→ **STATED EXERCISE**
Return all of the entries exactly, with nothing added or left out.

→ **SOURCE DATA**
┄┄┄┄┄┄┄┄┄┄
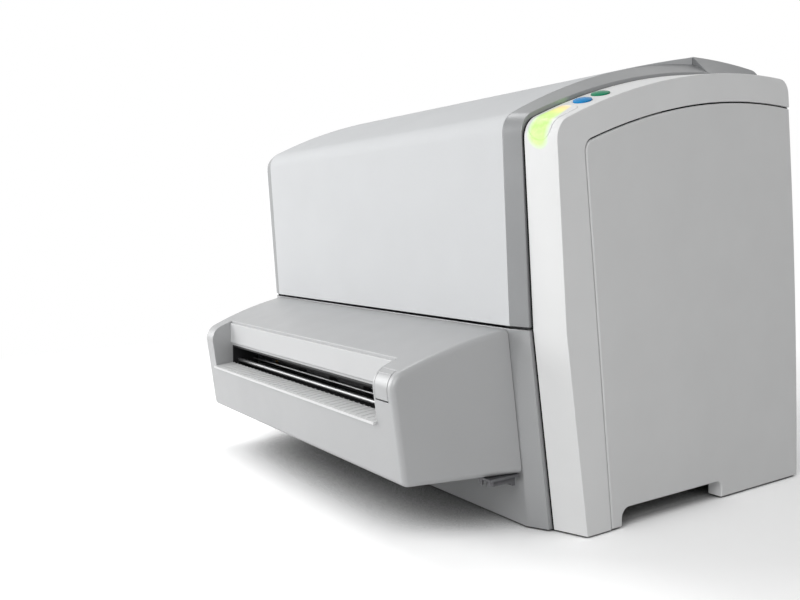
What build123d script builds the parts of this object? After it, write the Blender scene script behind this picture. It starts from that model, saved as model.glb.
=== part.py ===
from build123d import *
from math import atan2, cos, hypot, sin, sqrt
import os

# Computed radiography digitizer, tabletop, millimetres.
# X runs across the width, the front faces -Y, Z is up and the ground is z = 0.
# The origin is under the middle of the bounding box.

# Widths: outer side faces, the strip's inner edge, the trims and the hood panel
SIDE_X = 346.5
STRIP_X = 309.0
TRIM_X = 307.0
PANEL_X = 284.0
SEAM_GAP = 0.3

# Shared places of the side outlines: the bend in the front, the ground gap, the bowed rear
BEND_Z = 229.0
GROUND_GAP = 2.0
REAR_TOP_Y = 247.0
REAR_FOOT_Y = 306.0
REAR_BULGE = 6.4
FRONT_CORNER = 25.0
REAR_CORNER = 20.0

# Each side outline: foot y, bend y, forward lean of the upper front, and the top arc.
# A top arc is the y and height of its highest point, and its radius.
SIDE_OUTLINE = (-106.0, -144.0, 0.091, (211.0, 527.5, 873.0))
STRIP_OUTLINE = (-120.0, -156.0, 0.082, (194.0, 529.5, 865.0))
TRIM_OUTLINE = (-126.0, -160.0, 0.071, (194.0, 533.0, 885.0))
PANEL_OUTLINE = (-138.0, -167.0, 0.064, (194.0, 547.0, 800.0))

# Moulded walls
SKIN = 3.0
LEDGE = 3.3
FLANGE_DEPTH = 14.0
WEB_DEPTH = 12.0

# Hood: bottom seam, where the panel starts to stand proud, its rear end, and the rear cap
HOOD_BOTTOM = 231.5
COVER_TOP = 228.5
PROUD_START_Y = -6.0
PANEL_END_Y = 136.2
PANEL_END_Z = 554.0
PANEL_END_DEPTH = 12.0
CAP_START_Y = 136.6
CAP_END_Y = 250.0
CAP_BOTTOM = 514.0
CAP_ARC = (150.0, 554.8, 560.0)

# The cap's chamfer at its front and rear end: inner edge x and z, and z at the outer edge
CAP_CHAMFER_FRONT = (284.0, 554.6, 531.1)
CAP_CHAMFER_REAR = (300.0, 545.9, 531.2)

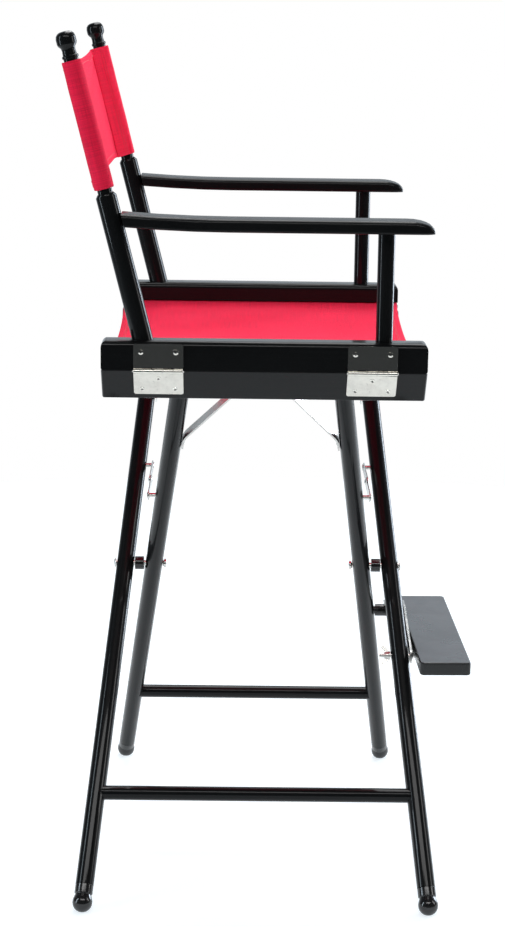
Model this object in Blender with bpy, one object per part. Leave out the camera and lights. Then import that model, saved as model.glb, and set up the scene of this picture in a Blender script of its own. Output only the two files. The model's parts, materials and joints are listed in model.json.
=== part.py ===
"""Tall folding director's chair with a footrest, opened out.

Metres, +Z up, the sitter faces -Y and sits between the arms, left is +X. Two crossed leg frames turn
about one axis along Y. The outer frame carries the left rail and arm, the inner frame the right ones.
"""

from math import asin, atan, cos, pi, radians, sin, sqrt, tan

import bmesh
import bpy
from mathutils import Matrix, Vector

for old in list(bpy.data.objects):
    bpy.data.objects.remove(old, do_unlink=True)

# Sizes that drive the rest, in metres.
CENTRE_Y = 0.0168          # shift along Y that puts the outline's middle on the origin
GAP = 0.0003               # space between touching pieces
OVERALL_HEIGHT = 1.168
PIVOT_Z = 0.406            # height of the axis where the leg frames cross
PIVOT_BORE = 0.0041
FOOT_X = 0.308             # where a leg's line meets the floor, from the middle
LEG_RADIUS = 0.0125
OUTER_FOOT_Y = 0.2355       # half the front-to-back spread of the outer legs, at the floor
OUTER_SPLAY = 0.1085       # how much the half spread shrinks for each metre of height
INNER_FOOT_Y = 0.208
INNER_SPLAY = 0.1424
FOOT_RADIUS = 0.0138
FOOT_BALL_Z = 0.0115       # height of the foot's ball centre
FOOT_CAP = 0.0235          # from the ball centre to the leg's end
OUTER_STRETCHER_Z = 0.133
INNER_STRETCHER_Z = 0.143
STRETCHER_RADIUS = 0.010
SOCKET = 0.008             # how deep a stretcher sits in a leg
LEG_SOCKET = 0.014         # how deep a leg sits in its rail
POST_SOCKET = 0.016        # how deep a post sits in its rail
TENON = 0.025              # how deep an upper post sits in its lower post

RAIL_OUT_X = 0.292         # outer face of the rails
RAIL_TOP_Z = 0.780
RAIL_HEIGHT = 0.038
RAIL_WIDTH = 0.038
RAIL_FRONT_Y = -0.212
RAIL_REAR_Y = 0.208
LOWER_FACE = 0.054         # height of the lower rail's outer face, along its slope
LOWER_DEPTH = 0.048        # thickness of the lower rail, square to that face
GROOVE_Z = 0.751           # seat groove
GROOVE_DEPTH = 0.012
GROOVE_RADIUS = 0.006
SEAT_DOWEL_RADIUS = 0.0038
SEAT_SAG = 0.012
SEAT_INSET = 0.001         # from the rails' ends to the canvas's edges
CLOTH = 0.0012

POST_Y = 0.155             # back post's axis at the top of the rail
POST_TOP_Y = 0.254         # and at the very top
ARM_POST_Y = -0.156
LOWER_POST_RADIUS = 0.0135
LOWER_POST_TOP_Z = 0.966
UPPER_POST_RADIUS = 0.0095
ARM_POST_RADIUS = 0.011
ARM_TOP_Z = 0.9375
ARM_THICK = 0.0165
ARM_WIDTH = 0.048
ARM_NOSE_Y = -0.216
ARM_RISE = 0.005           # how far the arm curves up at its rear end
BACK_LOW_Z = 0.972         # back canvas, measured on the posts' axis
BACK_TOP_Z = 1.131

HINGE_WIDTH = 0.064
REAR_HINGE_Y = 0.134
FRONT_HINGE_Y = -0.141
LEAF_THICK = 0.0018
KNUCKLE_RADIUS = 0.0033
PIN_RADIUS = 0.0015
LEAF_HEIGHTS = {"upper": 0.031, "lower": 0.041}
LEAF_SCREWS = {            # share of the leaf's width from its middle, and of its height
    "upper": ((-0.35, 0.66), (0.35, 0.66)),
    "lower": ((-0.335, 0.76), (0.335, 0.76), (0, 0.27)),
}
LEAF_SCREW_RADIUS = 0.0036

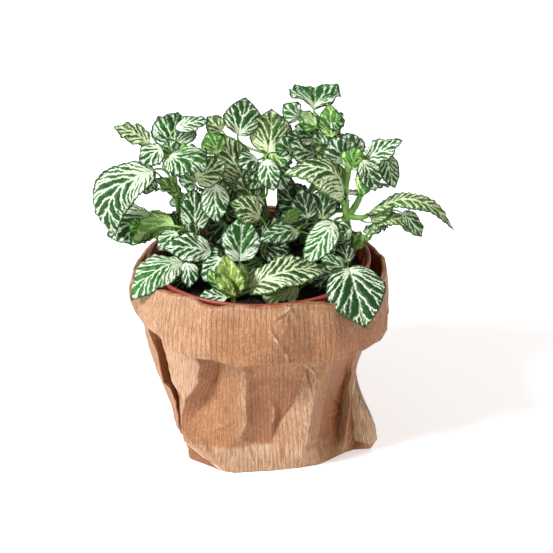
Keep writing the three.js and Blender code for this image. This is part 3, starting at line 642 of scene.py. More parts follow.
┄┄┄┄┄┄┄┄┄┄
→ **WRITTEN ANSWER**
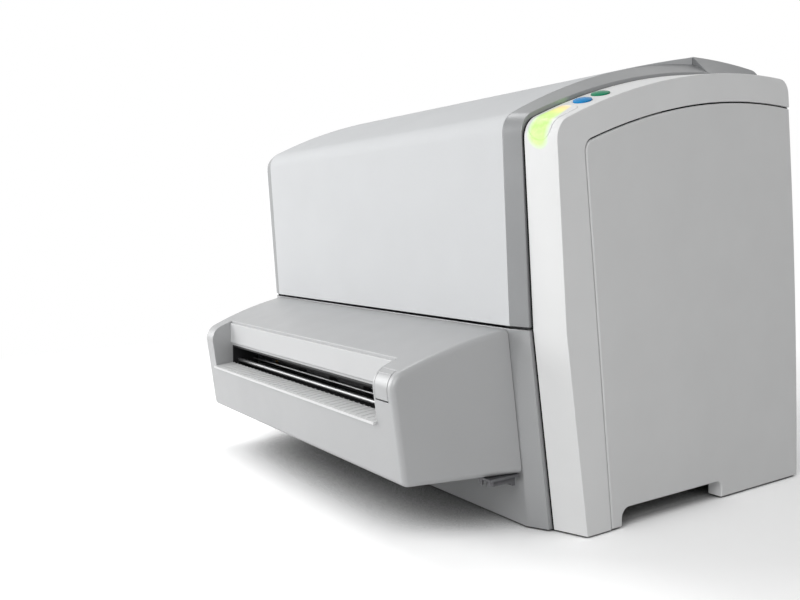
What build123d script builds the parts of this object? After it, write the Blender scene script behind this picture. It starts from that model, saved as model.glb.
=== part.py ===
from build123d import *
from math import atan2, cos, hypot, sin, sqrt
import os

# Computed radiography digitizer, tabletop, millimetres.
# X runs across the width, the front faces -Y, Z is up and the ground is z = 0.
# The origin is under the middle of the bounding box.

# Widths: outer side faces, the strip's inner edge, the trims and the hood panel
SIDE_X = 346.5
STRIP_X = 309.0
TRIM_X = 307.0
PANEL_X = 284.0
SEAM_GAP = 0.3

# Shared places of the side outlines: the bend in the front, the ground gap, the bowed rear
BEND_Z = 229.0
GROUND_GAP = 2.0
REAR_TOP_Y = 247.0
REAR_FOOT_Y = 306.0
REAR_BULGE = 6.4
FRONT_CORNER = 25.0
REAR_CORNER = 20.0

# Each side outline: foot y, bend y, forward lean of the upper front, and the top arc.
# A top arc is the y and height of its highest point, and its radius.
SIDE_OUTLINE = (-106.0, -144.0, 0.091, (211.0, 527.5, 873.0))
STRIP_OUTLINE = (-120.0, -156.0, 0.082, (194.0, 529.5, 865.0))
TRIM_OUTLINE = (-126.0, -160.0, 0.071, (194.0, 533.0, 885.0))
PANEL_OUTLINE = (-138.0, -167.0, 0.064, (194.0, 547.0, 800.0))

# Moulded walls
SKIN = 3.0
LEDGE = 3.3
FLANGE_DEPTH = 14.0
WEB_DEPTH = 12.0

# Hood: bottom seam, where the panel starts to stand proud, its rear end, and the rear cap
HOOD_BOTTOM = 231.5
COVER_TOP = 228.5
PROUD_START_Y = -6.0
PANEL_END_Y = 136.2
PANEL_END_Z = 554.0
PANEL_END_DEPTH = 12.0
CAP_START_Y = 136.6
CAP_END_Y = 250.0
CAP_BOTTOM = 514.0
CAP_ARC = (150.0, 554.8, 560.0)

# The cap's chamfer at its front and rear end: inner edge x and z, and z at the outer edge
CAP_CHAMFER_FRONT = (284.0, 554.6, 531.1)
CAP_CHAMFER_REAR = (300.0, 545.9, 531.2)

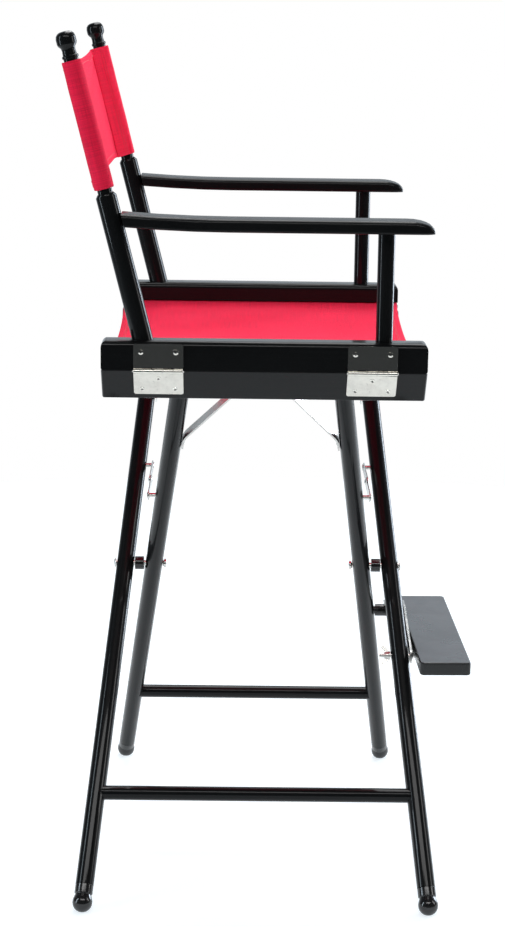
Model this object in Blender with bpy, one object per part. Leave out the camera and lights. Then import that model, saved as model.glb, and set up the scene of this picture in a Blender script of its own. Output only the two files. The model's parts, materials and joints are listed in model.json.
=== part.py ===
"""Tall folding director's chair with a footrest, opened out.

Metres, +Z up, the sitter faces -Y and sits between the arms, left is +X. Two crossed leg frames turn
about one axis along Y. The outer frame carries the left rail and arm, the inner frame the right ones.
"""

from math import asin, atan, cos, pi, radians, sin, sqrt, tan

import bmesh
import bpy
from mathutils import Matrix, Vector

for old in list(bpy.data.objects):
    bpy.data.objects.remove(old, do_unlink=True)

# Sizes that drive the rest, in metres.
CENTRE_Y = 0.0168          # shift along Y that puts the outline's middle on the origin
GAP = 0.0003               # space between touching pieces
OVERALL_HEIGHT = 1.168
PIVOT_Z = 0.406            # height of the axis where the leg frames cross
PIVOT_BORE = 0.0041
FOOT_X = 0.308             # where a leg's line meets the floor, from the middle
LEG_RADIUS = 0.0125
OUTER_FOOT_Y = 0.2355       # half the front-to-back spread of the outer legs, at the floor
OUTER_SPLAY = 0.1085       # how much the half spread shrinks for each metre of height
INNER_FOOT_Y = 0.208
INNER_SPLAY = 0.1424
FOOT_RADIUS = 0.0138
FOOT_BALL_Z = 0.0115       # height of the foot's ball centre
FOOT_CAP = 0.0235          # from the ball centre to the leg's end
OUTER_STRETCHER_Z = 0.133
INNER_STRETCHER_Z = 0.143
STRETCHER_RADIUS = 0.010
SOCKET = 0.008             # how deep a stretcher sits in a leg
LEG_SOCKET = 0.014         # how deep a leg sits in its rail
POST_SOCKET = 0.016        # how deep a post sits in its rail
TENON = 0.025              # how deep an upper post sits in its lower post

RAIL_OUT_X = 0.292         # outer face of the rails
RAIL_TOP_Z = 0.780
RAIL_HEIGHT = 0.038
RAIL_WIDTH = 0.038
RAIL_FRONT_Y = -0.212
RAIL_REAR_Y = 0.208
LOWER_FACE = 0.054         # height of the lower rail's outer face, along its slope
LOWER_DEPTH = 0.048        # thickness of the lower rail, square to that face
GROOVE_Z = 0.751           # seat groove
GROOVE_DEPTH = 0.012
GROOVE_RADIUS = 0.006
SEAT_DOWEL_RADIUS = 0.0038
SEAT_SAG = 0.012
SEAT_INSET = 0.001         # from the rails' ends to the canvas's edges
CLOTH = 0.0012

POST_Y = 0.155             # back post's axis at the top of the rail
POST_TOP_Y = 0.254         # and at the very top
ARM_POST_Y = -0.156
LOWER_POST_RADIUS = 0.0135
LOWER_POST_TOP_Z = 0.966
UPPER_POST_RADIUS = 0.0095
ARM_POST_RADIUS = 0.011
ARM_TOP_Z = 0.9375
ARM_THICK = 0.0165
ARM_WIDTH = 0.048
ARM_NOSE_Y = -0.216
ARM_RISE = 0.005           # how far the arm curves up at its rear end
BACK_LOW_Z = 0.972         # back canvas, measured on the posts' axis
BACK_TOP_Z = 1.131

HINGE_WIDTH = 0.064
REAR_HINGE_Y = 0.134
FRONT_HINGE_Y = -0.141
LEAF_THICK = 0.0018
KNUCKLE_RADIUS = 0.0033
PIN_RADIUS = 0.0015
LEAF_HEIGHTS = {"upper": 0.031, "lower": 0.041}
LEAF_SCREWS = {            # share of the leaf's width from its middle, and of its height
    "upper": ((-0.35, 0.66), (0.35, 0.66)),
    "lower": ((-0.335, 0.76), (0.335, 0.76), (0, 0.27)),
}
LEAF_SCREW_RADIUS = 0.0036

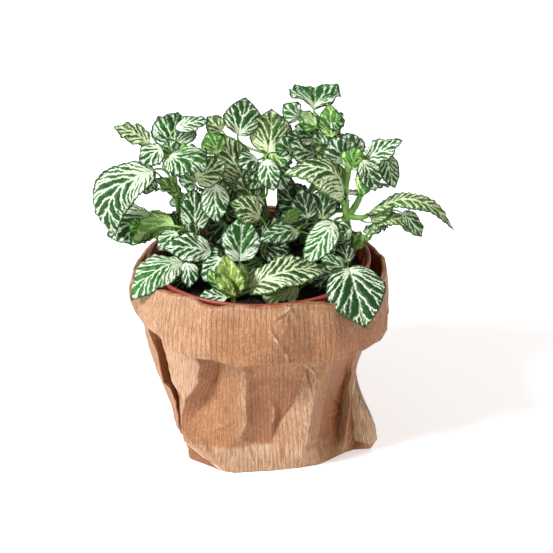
Keep writing the three.js and Blender code for this image. This is part 3, starting at line 642 of scene.py. More parts follow.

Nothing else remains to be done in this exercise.